* Start *

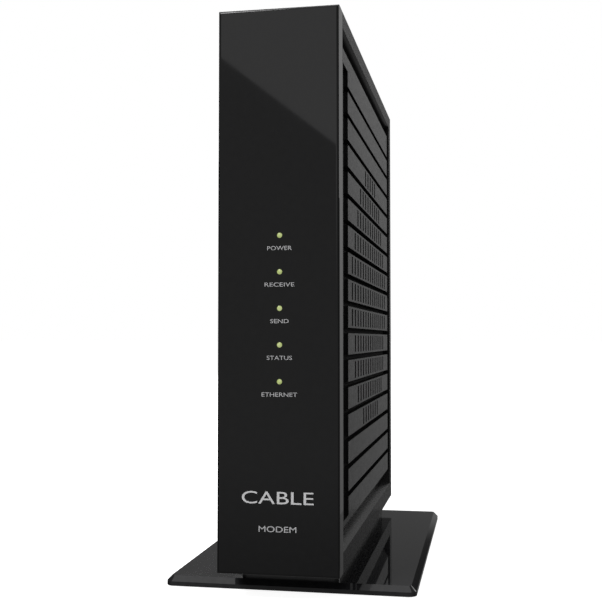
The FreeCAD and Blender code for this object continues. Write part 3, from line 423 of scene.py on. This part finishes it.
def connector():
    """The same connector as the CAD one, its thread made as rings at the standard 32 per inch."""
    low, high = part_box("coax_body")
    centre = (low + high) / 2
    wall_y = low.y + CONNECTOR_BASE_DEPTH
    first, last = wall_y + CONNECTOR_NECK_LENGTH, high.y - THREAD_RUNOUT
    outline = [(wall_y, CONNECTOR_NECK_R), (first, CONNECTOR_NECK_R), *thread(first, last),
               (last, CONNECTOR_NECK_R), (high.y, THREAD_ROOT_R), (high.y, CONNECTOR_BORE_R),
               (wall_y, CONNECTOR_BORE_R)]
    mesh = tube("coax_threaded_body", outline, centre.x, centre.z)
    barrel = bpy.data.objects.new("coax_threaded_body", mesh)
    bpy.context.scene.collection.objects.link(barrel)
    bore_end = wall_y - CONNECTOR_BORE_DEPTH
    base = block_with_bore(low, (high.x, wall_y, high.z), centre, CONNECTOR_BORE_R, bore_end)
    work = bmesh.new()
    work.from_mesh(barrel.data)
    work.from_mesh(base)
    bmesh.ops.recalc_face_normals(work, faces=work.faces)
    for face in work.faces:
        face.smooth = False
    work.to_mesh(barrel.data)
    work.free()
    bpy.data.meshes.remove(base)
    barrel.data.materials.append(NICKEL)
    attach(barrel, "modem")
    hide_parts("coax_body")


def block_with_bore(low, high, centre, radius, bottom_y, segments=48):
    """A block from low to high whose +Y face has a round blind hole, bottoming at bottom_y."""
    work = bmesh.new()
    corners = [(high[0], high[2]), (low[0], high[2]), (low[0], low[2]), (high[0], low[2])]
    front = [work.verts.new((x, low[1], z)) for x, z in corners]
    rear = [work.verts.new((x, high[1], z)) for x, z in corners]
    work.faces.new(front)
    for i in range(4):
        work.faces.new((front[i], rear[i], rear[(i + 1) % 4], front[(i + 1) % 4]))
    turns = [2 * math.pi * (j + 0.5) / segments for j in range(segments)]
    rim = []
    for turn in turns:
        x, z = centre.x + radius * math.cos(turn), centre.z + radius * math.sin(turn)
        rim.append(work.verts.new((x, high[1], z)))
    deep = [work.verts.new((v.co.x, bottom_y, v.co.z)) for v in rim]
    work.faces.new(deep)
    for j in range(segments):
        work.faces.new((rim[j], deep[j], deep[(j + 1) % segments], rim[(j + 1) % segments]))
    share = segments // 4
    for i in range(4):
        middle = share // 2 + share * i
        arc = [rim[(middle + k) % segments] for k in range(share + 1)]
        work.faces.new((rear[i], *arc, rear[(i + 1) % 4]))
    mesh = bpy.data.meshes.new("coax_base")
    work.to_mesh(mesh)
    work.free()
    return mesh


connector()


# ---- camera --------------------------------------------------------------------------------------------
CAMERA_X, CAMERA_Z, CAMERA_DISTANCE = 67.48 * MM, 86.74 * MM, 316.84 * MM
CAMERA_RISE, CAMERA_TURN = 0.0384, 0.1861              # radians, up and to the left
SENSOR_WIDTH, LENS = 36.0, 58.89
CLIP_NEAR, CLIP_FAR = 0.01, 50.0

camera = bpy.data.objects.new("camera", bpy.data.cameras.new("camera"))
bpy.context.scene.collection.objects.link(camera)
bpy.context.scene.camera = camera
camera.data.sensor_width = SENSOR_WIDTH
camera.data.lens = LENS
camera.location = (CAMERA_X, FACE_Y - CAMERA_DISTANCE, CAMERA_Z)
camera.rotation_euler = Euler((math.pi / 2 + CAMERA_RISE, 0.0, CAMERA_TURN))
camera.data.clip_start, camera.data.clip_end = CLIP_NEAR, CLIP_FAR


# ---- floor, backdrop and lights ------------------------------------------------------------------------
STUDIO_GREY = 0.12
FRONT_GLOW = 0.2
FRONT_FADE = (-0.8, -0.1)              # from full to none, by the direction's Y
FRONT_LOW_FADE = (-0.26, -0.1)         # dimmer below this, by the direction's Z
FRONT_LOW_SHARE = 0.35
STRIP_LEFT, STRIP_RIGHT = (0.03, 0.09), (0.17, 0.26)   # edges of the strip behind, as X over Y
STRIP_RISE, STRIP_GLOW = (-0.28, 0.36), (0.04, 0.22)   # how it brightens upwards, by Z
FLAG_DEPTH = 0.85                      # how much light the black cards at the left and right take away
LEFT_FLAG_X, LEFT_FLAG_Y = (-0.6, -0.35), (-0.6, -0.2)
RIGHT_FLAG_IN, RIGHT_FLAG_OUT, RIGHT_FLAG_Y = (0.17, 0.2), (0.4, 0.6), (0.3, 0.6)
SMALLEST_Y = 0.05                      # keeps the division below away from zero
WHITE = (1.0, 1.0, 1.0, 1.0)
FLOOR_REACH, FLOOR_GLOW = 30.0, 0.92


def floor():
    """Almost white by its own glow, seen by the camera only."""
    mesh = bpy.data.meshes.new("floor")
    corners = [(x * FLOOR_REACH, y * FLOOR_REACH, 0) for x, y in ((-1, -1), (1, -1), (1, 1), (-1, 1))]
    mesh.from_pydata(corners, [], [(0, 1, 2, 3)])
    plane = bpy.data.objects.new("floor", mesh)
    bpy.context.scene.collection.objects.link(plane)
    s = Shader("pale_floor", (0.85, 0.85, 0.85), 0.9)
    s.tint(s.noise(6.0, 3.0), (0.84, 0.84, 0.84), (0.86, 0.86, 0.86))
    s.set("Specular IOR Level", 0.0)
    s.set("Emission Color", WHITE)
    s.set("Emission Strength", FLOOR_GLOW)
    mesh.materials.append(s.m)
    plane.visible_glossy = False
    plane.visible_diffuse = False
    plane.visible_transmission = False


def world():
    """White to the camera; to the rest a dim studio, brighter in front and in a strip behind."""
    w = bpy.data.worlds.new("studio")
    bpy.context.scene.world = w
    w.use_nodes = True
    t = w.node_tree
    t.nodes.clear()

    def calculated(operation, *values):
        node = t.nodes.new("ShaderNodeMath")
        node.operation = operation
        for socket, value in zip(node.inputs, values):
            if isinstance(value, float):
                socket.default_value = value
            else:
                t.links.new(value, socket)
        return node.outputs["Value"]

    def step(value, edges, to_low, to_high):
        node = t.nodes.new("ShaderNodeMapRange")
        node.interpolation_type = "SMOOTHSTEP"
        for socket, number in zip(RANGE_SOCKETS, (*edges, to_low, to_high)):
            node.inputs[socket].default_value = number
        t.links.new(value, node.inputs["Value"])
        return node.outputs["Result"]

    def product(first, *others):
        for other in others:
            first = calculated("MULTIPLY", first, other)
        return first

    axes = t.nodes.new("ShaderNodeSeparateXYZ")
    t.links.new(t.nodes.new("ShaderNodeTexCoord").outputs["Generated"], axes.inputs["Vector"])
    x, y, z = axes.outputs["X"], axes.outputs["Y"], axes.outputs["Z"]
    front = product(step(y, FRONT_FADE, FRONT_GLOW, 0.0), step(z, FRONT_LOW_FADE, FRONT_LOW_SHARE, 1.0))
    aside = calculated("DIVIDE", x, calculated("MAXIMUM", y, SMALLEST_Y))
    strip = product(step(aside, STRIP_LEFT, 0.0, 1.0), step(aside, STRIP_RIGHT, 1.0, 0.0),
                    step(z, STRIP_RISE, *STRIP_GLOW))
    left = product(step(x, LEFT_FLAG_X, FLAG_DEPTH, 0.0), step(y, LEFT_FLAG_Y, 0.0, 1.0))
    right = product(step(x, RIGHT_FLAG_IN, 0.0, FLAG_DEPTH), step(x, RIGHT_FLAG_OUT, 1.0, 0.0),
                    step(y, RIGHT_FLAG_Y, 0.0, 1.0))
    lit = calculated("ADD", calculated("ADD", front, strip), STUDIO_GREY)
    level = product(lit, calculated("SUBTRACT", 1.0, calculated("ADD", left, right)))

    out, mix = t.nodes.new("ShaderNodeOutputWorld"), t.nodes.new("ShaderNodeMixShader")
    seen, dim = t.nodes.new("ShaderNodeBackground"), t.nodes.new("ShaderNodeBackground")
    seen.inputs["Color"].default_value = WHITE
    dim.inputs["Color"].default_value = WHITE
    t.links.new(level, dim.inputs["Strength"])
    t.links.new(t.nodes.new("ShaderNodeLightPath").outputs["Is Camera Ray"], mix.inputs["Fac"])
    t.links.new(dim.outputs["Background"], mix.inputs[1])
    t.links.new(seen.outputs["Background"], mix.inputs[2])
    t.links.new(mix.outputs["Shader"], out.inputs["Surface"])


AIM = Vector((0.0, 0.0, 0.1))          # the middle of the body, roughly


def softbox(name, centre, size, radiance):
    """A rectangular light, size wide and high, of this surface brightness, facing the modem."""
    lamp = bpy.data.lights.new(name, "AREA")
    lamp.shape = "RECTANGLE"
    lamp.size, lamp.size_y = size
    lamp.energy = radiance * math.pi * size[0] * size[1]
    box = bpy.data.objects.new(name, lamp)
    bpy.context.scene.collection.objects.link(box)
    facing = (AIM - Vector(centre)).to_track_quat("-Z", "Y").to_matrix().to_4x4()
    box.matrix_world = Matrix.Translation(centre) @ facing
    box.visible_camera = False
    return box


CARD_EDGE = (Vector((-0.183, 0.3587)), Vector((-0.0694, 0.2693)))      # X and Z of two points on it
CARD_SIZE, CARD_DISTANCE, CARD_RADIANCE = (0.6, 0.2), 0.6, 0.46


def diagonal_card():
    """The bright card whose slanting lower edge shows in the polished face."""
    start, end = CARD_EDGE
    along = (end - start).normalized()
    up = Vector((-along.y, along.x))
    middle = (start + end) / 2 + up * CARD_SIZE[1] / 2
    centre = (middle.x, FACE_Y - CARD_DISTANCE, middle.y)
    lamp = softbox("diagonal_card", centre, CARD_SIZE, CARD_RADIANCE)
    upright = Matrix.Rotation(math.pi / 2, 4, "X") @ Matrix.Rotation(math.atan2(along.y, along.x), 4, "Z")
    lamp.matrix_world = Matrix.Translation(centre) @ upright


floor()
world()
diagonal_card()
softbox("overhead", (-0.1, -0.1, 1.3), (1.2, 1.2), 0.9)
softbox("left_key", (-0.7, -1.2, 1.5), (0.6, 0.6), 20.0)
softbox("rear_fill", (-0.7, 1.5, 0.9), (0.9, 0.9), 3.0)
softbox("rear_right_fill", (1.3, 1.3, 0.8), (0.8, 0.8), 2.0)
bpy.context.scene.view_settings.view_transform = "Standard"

* End *

- **Aim of the exercise**: Copy each line containing the word "modem" from the data.

- **Answer to the task**:
    attach(barrel, "modem")
    """A rectangular light, size wide and high, of this surface brightness, facing the modem."""